INFORMATION GIVEN
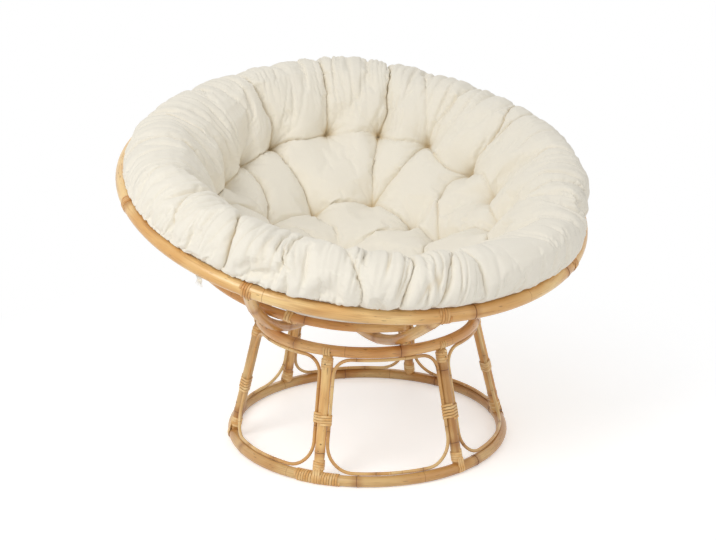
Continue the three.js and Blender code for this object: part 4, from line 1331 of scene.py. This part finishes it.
class PAPASAN_OT_cushion(Operator):
    """Tufted cotton cushion that lines the bowl and rolls over its rim"""

    bl_idname = "papasan.cushion"
    bl_label = "Cushion"

    def execute(self, context):
        settings = context.scene.papasan_cushion
        verts, faces, fold = self.surface(settings)
        cotton = materials()["natural_cotton"]
        # The fold attribute carries the painted shade of the folds, tufts and pleats
        piece = add_mesh("seat_cushion", bowl_placed(verts), faces, cotton, {"fold": fold})
        finish_piece(piece, "cushion", ["cushion"])
        return {"FINISHED"}

    def form(self, cells, settings):
        """The top face on a grid: its points with pillows and tufts, the way out of it, share and
        turn, how far the seam leaves it free, and its folds, cones, stars and stitched places."""
        x, y = disc_grid(cells)
        share, turn = np.hypot(x, y), np.arctan2(x, -y)
        point, normal, edge = self.face(top_profile(settings), share, turn, settings)
        waver = 0.006 * np.stack([periodic_noise(turn, share, 30, 12, seed) for seed in (5, 6)], -1)
        q = flat_point(share * edge, turn) + waver * smooth_step(share, 0.08, 0.2)[..., None]
        pillow, line = fold_fields(q)
        cone, star, pinned = tuft_fields(q)
        seam = 1 - smooth_step(share, 0.90, 0.985)
        height = settings.puff * (pillow - 0.62) - settings.tuft_depth * cone
        point = point + normal * (height * seam)[..., None]
        return SimpleNamespace(
            point=point, normal=normal, share=share, turn=turn, seam=seam, line=line, cone=cone,
            star=star, pinned=pinned,
        )

    def simulated(self, settings):
        """How far the stuffing moves the top face, on its grid. The swelling is taken back ring by
        ring, so that the pillows and wrinkles stay and the cushion keeps its size."""
        top = self.form(settings.cells, settings)
        count = settings.cells + 1
        faces = grid_faces(np.arange(count ** 2).reshape(count, count))
        first = (settings.gather * gathers(top.turn, top.share) * top.seam)[..., None] * top.normal
        held = (top.pinned > 0) | (top.share > 0.955)
        snug = 1 - smooth_step(top.share, 0.45, 0.62)
        moved = stuffed((top.point + first).reshape(-1, 3), faces, held.ravel(), snug.ravel(), settings)
        moved = moved.reshape(top.point.shape) + first
        swell = (moved * top.normal).sum(-1)
        nearest = np.round(top.share * RINGS).astype(int).ravel()
        total = np.bincount(nearest, weights=swell.ravel(), minlength=RINGS + 1)
        mean = total / np.maximum(np.bincount(nearest, minlength=RINGS + 1), 1)
        mean = np.convolve(np.pad(mean, 2, mode="edge"), np.ones(5) / 5, "valid")
        swell = np.interp(top.share, np.linspace(0, 1, RINGS + 1), mean)
        return moved - swell[..., None] * top.normal

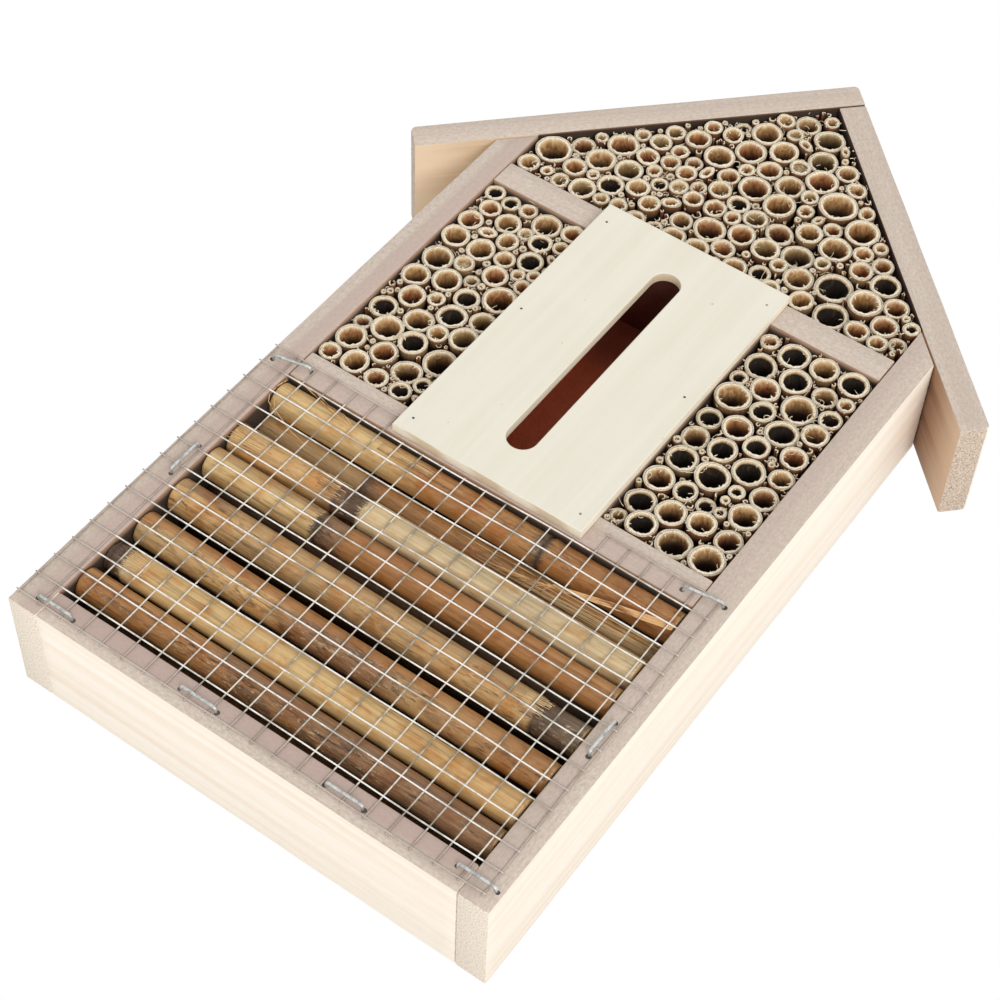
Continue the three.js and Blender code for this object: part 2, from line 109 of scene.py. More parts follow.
class Shader:
    """A material's node tree, with a short call for each kind of node used."""

    def __init__(self, name):
        self.material = bpy.data.materials.new(name)
        self.material.use_nodes = True
        self.tree = self.material.node_tree
        self.tree.nodes.clear()
        self.surface = self.node("ShaderNodeBsdfPrincipled")
        output = self.node("ShaderNodeOutputMaterial")
        self.tree.links.new(self.surface.outputs[0], output.inputs["Surface"])

    def node(self, kind, inputs=None, **settings):
        node = self.tree.nodes.new(kind)
        for key, value in settings.items():
            setattr(node, key, value)
        for key, value in (inputs or {}).items():
            self.put(node.inputs[key], value)
        return node

    def put(self, socket, value):
        if isinstance(value, bpy.types.NodeSocket):
            self.tree.links.new(value, socket)
        else:
            socket.default_value = value

    def place(self, scale=(1, 1, 1), turn=(0, 0, 0), shift=(0, 0, 0)):
        """Object coordinates in millimetres, then stretched and turned."""
        coordinates = self.node("ShaderNodeTexCoord").outputs["Object"]
        turned = self.node("ShaderNodeMapping", {"Vector": coordinates, "Rotation": turn})
        stretched = [part / MM for part in scale]
        mapped = {"Vector": turned.outputs[0], "Scale": stretched, "Location": shift}
        return self.node("ShaderNodeMapping", mapped).outputs[0]

    def noise(self, scale, detail, roughness, distortion=0, shift=(0, 0, 0), turn=(0, 0, 0)):
        """Grey noise, with scale as its cells to a millimetre along each axis."""
        inputs = {
            "Vector": self.place(scale, turn, shift), "Scale": 1, "Detail": detail,
            "Roughness": roughness, "Distortion": distortion,
        }
        return self.node("ShaderNodeTexNoise", inputs).outputs[0]

    def ramp(self, factor, *stops):
        """stops are (position, colour or grey)."""
        node = self.node("ShaderNodeValToRGB", {"Fac": factor})
        elements = node.color_ramp.elements
        while len(elements) < len(stops):
            elements.new(0.5)
        for element, (position, colour) in zip(elements, stops):
            element.position = position
            element.color = colour4(colour)
        return node.outputs[0]

    def mix(self, factor, a, b, blend="MIX"):
        node = self.node("ShaderNodeMix", data_type="RGBA", blend_type=blend)
        self.put(node.inputs["Factor"], factor)
        self.put(node.inputs[6], a if isinstance(a, bpy.types.NodeSocket) else colour4(a))
        self.put(node.inputs[7], b if isinstance(b, bpy.types.NodeSocket) else colour4(b))
        return node.outputs[2]

    def maths(self, operation, a, b=0.0, clamp=False):
        node = self.node("ShaderNodeMath", operation=operation, use_clamp=clamp)
        self.put(node.inputs[0], a)
        self.put(node.inputs[1], b)
        return node.outputs[0]

    def times(self, a, b):
        return self.maths("MULTIPLY", a, b)

    def step(self, value, low, high):
        """0 below low, 1 above high, smooth between."""
        inputs = {"Value": value, "From Min": low, "From Max": high}
        node = self.node("ShaderNodeMapRange", inputs, interpolation_type="SMOOTHSTEP")
        return node.outputs[0]

    def axis(self, vector, name):
        return self.node("ShaderNodeSeparateXYZ", {"Vector": vector}).outputs[name]

    def off_centre(self, vector, name):
        return self.maths("ABSOLUTE", self.axis(vector, name))

    def along(self, vector, direction):
        inputs = {0: vector, 1: tuple(direction)}
        return self.node("ShaderNodeVectorMath", inputs, operation="DOT_PRODUCT").outputs["Value"]

    def attribute(self, name):
        return self.node("ShaderNodeAttribute", attribute_name=name).outputs["Fac"]

    def finish(self, colour, roughness, height=None, depth=0.1, **constants):
        """Sets the surface. depth is the bump's full height in millimetres."""
        self.put(self.surface.inputs["Base Color"], colour)
        self.put(self.surface.inputs["Roughness"], roughness)
        for key, value in constants.items():
            self.surface.inputs[key.replace("_", " ")].default_value = value
        if height is not None:
            inputs = {"Height": height, "Distance": depth * MM, "Strength": 1.0}
            bump = self.node("ShaderNodeBump", inputs)
            self.put(self.surface.inputs["Normal"], bump.outputs[0])
        return self.material


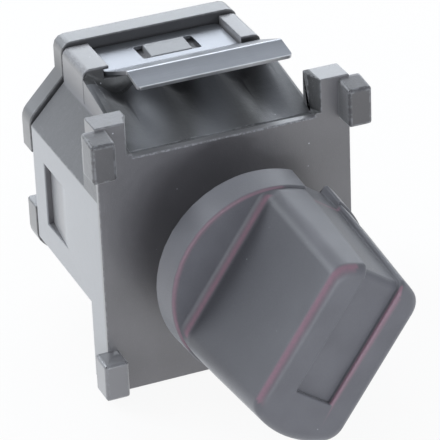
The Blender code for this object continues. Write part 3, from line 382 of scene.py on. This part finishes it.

PROBLEM DESCRIPTION
Retype, word for word, every line from the line with "More parts follow." to the line with "node tree, with", inclusive. Add nothing.

SOLUTION
Continue the three.js and Blender code for this object: part 2, from line 109 of scene.py. More parts follow.
class Shader:
    """A material's node tree, with a short call for each kind of node used."""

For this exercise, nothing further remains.